Felaketi hissetmişti. Türk okur yazarını bıkmadan usanmadan bir toplanma
yerine çağırdı. Umutsuz çabası, tutkuyla sevdiği bir cesedi canhıraş hırpalayan
bir canlının trajik hikayesine benzer. Ama Türk okuru ona maalesef hep ölü
muamelesi yaptı. Ve bence yine maalesef hala ölü. Tanpınar’a gelince. Neden
bizim Dostoyevski’mizdir? Çünkü her ülke klasik çağdan modern çağa geçmek
zorunda kalmış, bu eşiğin derin sancılarını hissetmiştir. Rusya’da Dostoyevski,
yaşlı kadınların dizlerindeki romatizma gibi geleceği görmüş, yağmuru önceden
bilmişti. Hoş, ağrı onun dizlerinde değil yüreğindeydi. Gelmekte olan modern
yıkım karşısındaki teklifi, Tanpınar’ınkiyle neredeyse aynıdır. İkisi de modernite
eşiğinin üzerinde durmuş, gözlerini iki yana da yırtarcasına açmıştı. Gelmekte
olan kasırga için, geçmişten ağırlıklar bakınmışlardı bu yazarlar. Geçmişten evet.
Yerinden edilemeyecek, tutunulabilecek, sürüklenmeyecek kadar ağır, sabit
şeyler. Selde sürüklenen ağırlıklar değil, kütükler değil; kökleri toprağın altında
derinlere inmiş metafizik ağaçlar. İkisi de sırf bu bakımdan hem moderndirler, hem de modernitenin kurbanıdırlar. Hem modernizmi edebiyatta yaratmış; hem de onun kurbanı olmuşlardır. Bile isteye. Bunu açık bir bilinçle, en iyi yol olarak
seçmişlerdir. Kulaklarını toprağa koymuş, kendi uygarlıklarının derinliklerindeki
titreşimleri, o sismik dikkatleriyle o metafizik kirişten dinlemeyi bilmişlerdir.
Duyduklarını kayda geçirirken neredeyse kaçınılmaz bir dürüstlüğe maruz
kalmışlardır. Ve bu iki inanılmaz yazarın kendi gündelik hayatlarında nasıl da
dokunaklı bir acemilik içinde çırpındıklarını hatırlayalım.

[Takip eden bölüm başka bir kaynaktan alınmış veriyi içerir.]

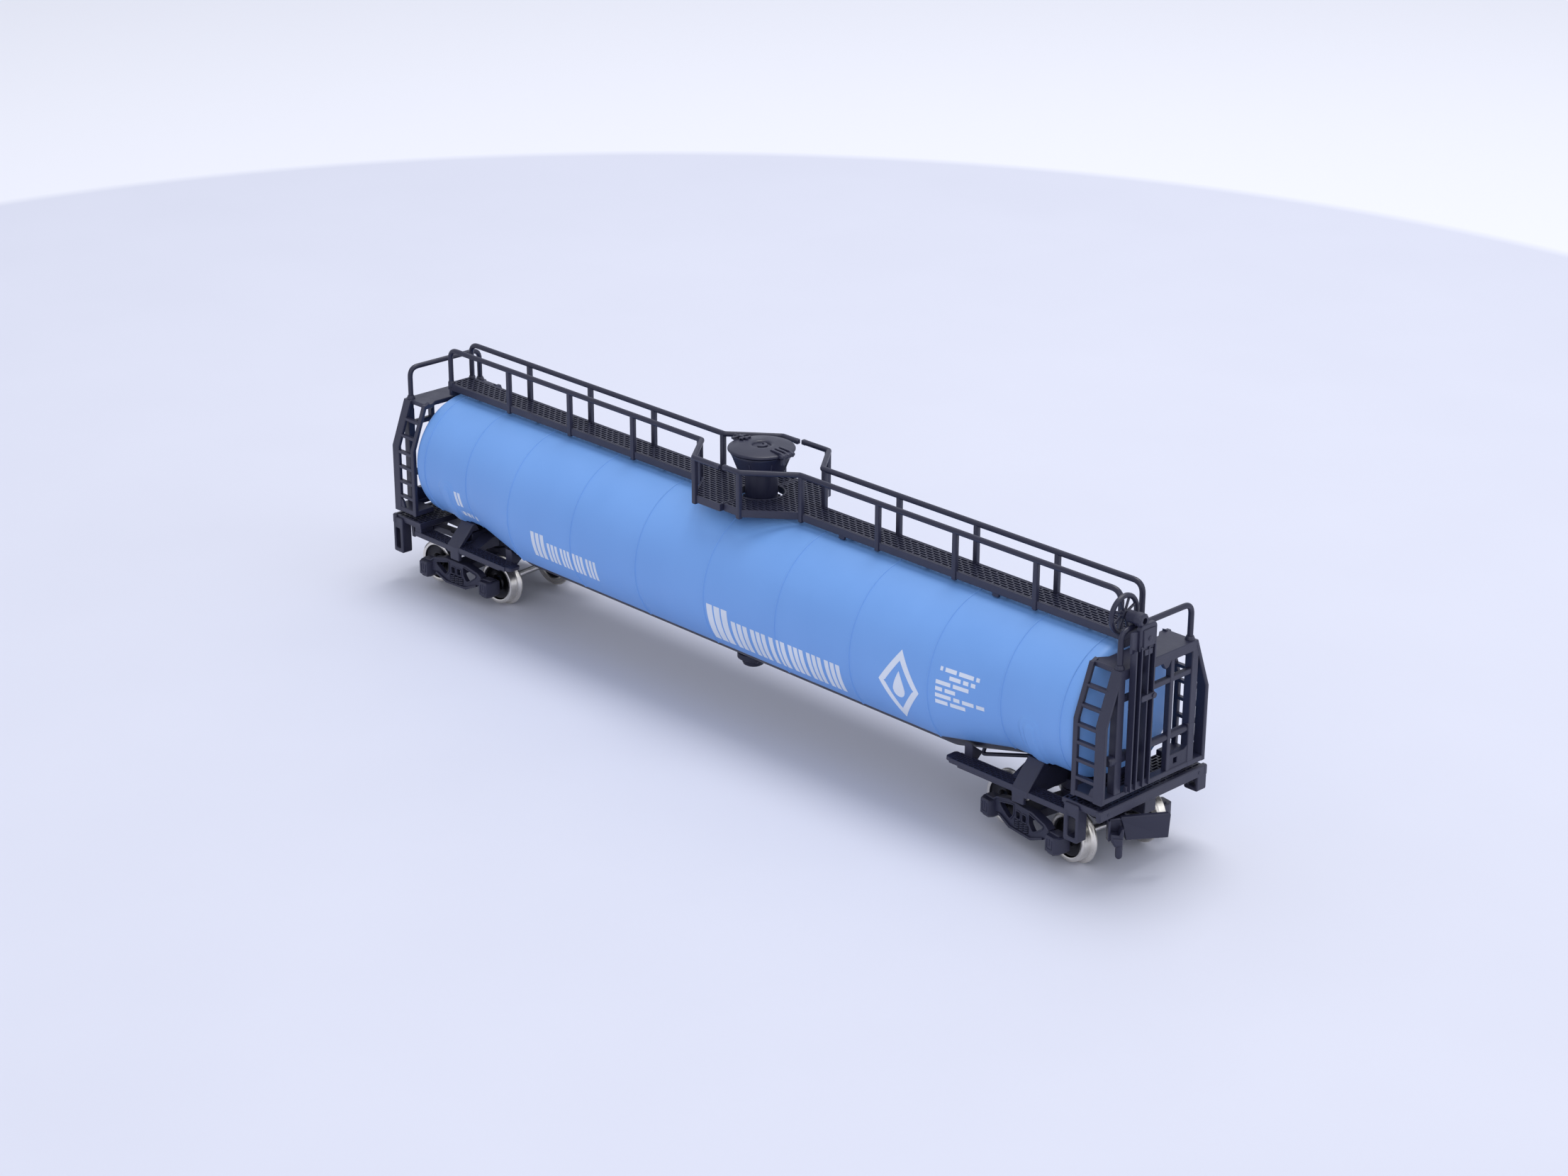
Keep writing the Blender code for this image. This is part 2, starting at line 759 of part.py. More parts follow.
def make_underframes():
    inboard, corner = (96.3, 99.8, 7.4), (101.7, 105.0, 6.7)
    stirrups = {"a": {-1: inboard, 1: corner}, "b": {-1: inboard, 1: (*corner[:2], 10.5)}}
    for end, spots in stirrups.items():
        kingpin_hole = drum((TRUCK_X, 0, 5), (TRUCK_X, 0, 13.2), KINGPIN_RADIUS + 0.2)
        frame = solid([saddle()] + underframe_pieces(spots), BLACK, cut=[kingpin_hole])
        place(f"end_underframe_{end}", frame, turn=HALF_TURN[end])


# ---------------------------------------------------------------- trucks and couplers


def side_frame_pieces(side):
    """One side frame in the truck's own plane, with its two journal boxes."""
    half = [
        (0, 3.4),
        (3.1, 3.4),
        (6.4, 4.9),
        (8.4, 4.8),
        (10.9, 4.8),
        (10.9, JOURNAL_TOP),
        (8.2, JOURNAL_TOP),
        (7.2, 7.9),
        (3.4, 9.0),
        (0, 9.0),
    ]
    outline = half + [(-x, z) for x, z in reversed(half[1:-1])]
    window = [(2.7, 8.3), (6.6, 7.4), (3.8, 5.4)]
    holes = [window, [(-x, z) for x, z in window]]
    pieces = [plate("XZ", outline, side * 11.7, side * SIDE_FRAME_Y, holes=holes)]
    for centre in (-HALF_WHEELBASE, HALF_WHEELBASE):
        box = [
            (centre - 1.8, 10.8),
            (centre + 1.8, 10.8),
            (centre + 1.8, SIDE_FRAME_Y),
            (centre + 1.1, SIDE_FRAME_Y + 1.1),
            (centre - 1.1, SIDE_FRAME_Y + 1.1),
            (centre - 1.8, SIDE_FRAME_Y),
        ]
        pieces.append(plate("XY", [(x, side * y) for x, y in box], 2.9, JOURNAL_TOP))
    springs = [(-2.2, 3.4), (2.2, 3.4), (2.2, 5.8), (-2.2, 5.8)]
    pieces.append(plate("XZ", springs, side * 12, side * 13.7))
    return pieces


def truck_frame():
    """Two side frames on a bolster, with the tongue that carries the coupler."""
    pieces = [
        block((-2.2, -12.2, 6.4), (2.2, 12.2, 8.4)),
        drum((0, 0, 7), (0, 0, 9.6), 2.9),
        block((1.5, -2.6, 6.9), (13.4, 2.6, 7.4)),
        block((9.4, -2.6, 7.0), (10.1, 2.6, 9.25)),
    ]
    cuts = [drum((0, 0, 5), (0, 0, 11), KINGPIN_RADIUS + 0.3)]
    for side in (-1, 1):
        pieces += side_frame_pieces(side)
        for x in (-HALF_WHEELBASE, HALF_WHEELBASE):
            mouth = (x, side * 10, AXLE_HEIGHT)
            bottom = (x, side * (JOURNAL_END + 0.2), AXLE_HEIGHT)
            cuts.append(drum(mouth, bottom, 0.8, sides=12))
    return solid(pieces, BLACK, cut=cuts)


def coupler_cover():
    """The lid of the coupler pocket, with the post that the coupler swings on."""
    lid = block((9.4, -2.6, 9.35), (13.4, 2.6, 9.6))
    post = drum((COUPLER_PIVOT, 0, 7.5), (COUPLER_PIVOT, 0, 9.5), 0.75, sides=14)
    return solid([lid, post], BLACK)


def coupler():
    """A hook coupler: an eye on its post, a shank, a flat front plate and the hook beside it."""
    front = [(-1.3, 7.8), (6.9, 7.7), (7.2, 12.4), (-2.3, 12.4), (-2.0, 11.5)]
    jaw = [(-4.4, 8.6), (-3.7, 7.3), (-2.1, 7.3), (-2.0, 10.8), (-2.6, 9.4), (-4.4, 9.6)]
    pieces = [
        drum((0, 0, 7.55), (0, 0, 9.2), 1.6, sides=18),
        block((0.8, -1.05, 7.55), (8.8, 1.05, 9.2)),
        block((7.4, -1.05, 8.0), (8.8, 1.05, 12.0)),
        plate("YZ", front, 8.4, 9.4),
        block((8.4, -4.7, 8.4), (9.1, -1.2, 12.4)),
        block((8.7, -4.8, 8.0), (10.0, -4.2, 12.4)),
        plate("YZ", jaw, 8.9, 11.0),
        drum((10.2, -2.6, 4.7), (10.2, -2.6, 8.4), 0.68, sides=12),
    ]
    return solid(pieces, BLACK, cut=[drum((0, 0, 7), (0, 0, 10), 0.95, sides=14)])


def axle():
    thick = drum((0, -10.3, 0), (0, 10.3, 0), 0.75, sides=12)
    journals = drum((0, -JOURNAL_END, 0), (0, JOURNAL_END, 0), 0.45, sides=12)
    return solid([thick, journals], STEEL)


def kingpin():
    shank = drum((0, 0, 5.6), (0, 0, 13.0), KINGPIN_RADIUS)
    head = drum((0, 0, 5.3), (0, 0, 6.2), 2.0, sides=20)
    return solid([shank, head], STEEL)


def wheel():
    """One wheel, turned about Y, with its face at +Y."""
    back = BACK_TO_BACK / 2
    flange = back + FLANGE_THICK
    profile = [
        (WHEEL_BORE, back),
        (FLANGE_RADIUS - 0.4, back),
        (FLANGE_RADIUS, back + 0.3),
        (TREAD_RADIUS + 0.15, flange + 0.1),
        (TREAD_RADIUS, flange + 0.4),
        (TREAD_RADIUS - 0.1, TREAD_OUTER_Y),
        (3.9, TREAD_OUTER_Y),
        (3.6, TREAD_OUTER_Y - 0.5),
        (WHEEL_BORE, TREAD_OUTER_Y - 0.5),
        (WHEEL_BORE, back),
    ]
    mesh = bmesh.new()
    verts = [mesh.verts.new((radius, y, 0)) for radius, y in profile]
    edges = [mesh.edges.new(pair) for pair in zip(verts, verts[1:])]
    bmesh.ops.spin(
        mesh,
        geom=verts + edges,
        cent=(0, 0, 0),
        axis=(0, 1, 0),
        angle=math.tau,
        steps=WHEEL_STEPS,
        use_merge=True,
    )
    bmesh.ops.remove_doubles(mesh, verts=mesh.verts, dist=1e-4)
    return solid([shape_from(mesh)], NICKEL)


def make_trucks():
    frame, cover, hook, pin = truck_frame(), coupler_cover(), coupler(), kingpin()
    bar, disc = axle(), wheel()
    for end in "ab":
        x = TRUCK_X if end == "b" else -TRUCK_X
        centre = pivot(f"truck_{end}_pivot", (x, 0, 0), TRUCK_TURN[end] + HALF_TURN[end])
        place(f"truck_frame_{end}", frame, centre)
        place(f"coupler_cover_{end}", cover, centre)
        place(f"kingpin_{end}", pin, location=(x, 0, 0))
        swing = pivot(f"coupler_{end}_pivot", (COUPLER_PIVOT, 0, 0), COUPLER_TURN[end], centre)
        place(f"coupler_{end}", hook, swing)
        for number, along in ((1, HALF_WHEELBASE), (2, -HALF_WHEELBASE)):
            spin = pivot(f"axle_{end}{number}_pivot", (along, 0, AXLE_HEIGHT), 0, centre)
            place(f"axle_{end}{number}", bar, spin)
            place(f"wheel_{end}{number}_left", disc, spin)
            place(f"wheel_{end}{number}_right", disc, spin, turn=180)


make_tank()
make_outlets()
make_ballast()
make_walkway()
make_manway()
make_end_frames()
make_hand_brake()
make_underframes()
make_trucks()
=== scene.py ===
"""The looks of the model tank wagon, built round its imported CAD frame.

Sizes are in millimetres in the row frame, or in the frame of the truck, coupler or wheelset that a piece
belongs to, and Part.finish turns them into metres.
"""

import json
import math
from itertools import product

import bmesh
import bpy
from mathutils import Matrix, Vector
from mathutils.geometry import tessellate_polygon


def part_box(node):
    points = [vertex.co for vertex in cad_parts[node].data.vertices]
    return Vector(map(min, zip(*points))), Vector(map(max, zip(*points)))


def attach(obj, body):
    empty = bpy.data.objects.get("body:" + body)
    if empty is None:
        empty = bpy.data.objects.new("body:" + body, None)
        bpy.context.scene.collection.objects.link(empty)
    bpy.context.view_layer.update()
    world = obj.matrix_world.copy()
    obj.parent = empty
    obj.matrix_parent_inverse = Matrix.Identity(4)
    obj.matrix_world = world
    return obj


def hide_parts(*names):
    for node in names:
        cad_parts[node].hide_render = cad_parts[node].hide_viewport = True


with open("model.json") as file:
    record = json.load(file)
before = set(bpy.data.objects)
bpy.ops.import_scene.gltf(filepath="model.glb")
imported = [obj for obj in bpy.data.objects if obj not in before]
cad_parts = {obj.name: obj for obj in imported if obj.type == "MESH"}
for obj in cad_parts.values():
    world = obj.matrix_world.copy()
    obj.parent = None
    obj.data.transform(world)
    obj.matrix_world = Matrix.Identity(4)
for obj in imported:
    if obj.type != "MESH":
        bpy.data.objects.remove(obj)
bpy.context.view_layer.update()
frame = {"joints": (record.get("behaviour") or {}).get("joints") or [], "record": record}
MM = 0.001
JOINTS = {joint["name"]: joint for joint in frame["joints"]}
SPOTS = {name: Vector(joint["pos_m"]) / MM for name, joint in JOINTS.items()}
MOUNTS = {mount["name"]: mount for mount in frame["record"]["mounts"]}

# ---- materials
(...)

– Bundan sonra herhangi bir hazırlığınız var mı? Çalışma masanızda neler var?

Valla ne zamandır kısa öyküler var kafamda. Romana başlamadan önce de vardır.
onları toparlamak istiyorum ama zaman bulmam lazım. Ayrıca çok seyrek olarak
şiir yazıyorum. Bir kaç yılda bir neredeyse. Çalışmaya devam edeceğim ömrüm
oldukça bakalım.

– Çok teşekkür ederiz bu söyleşi için.

Ben teşekkür ederim fırsat verdiğiniz için.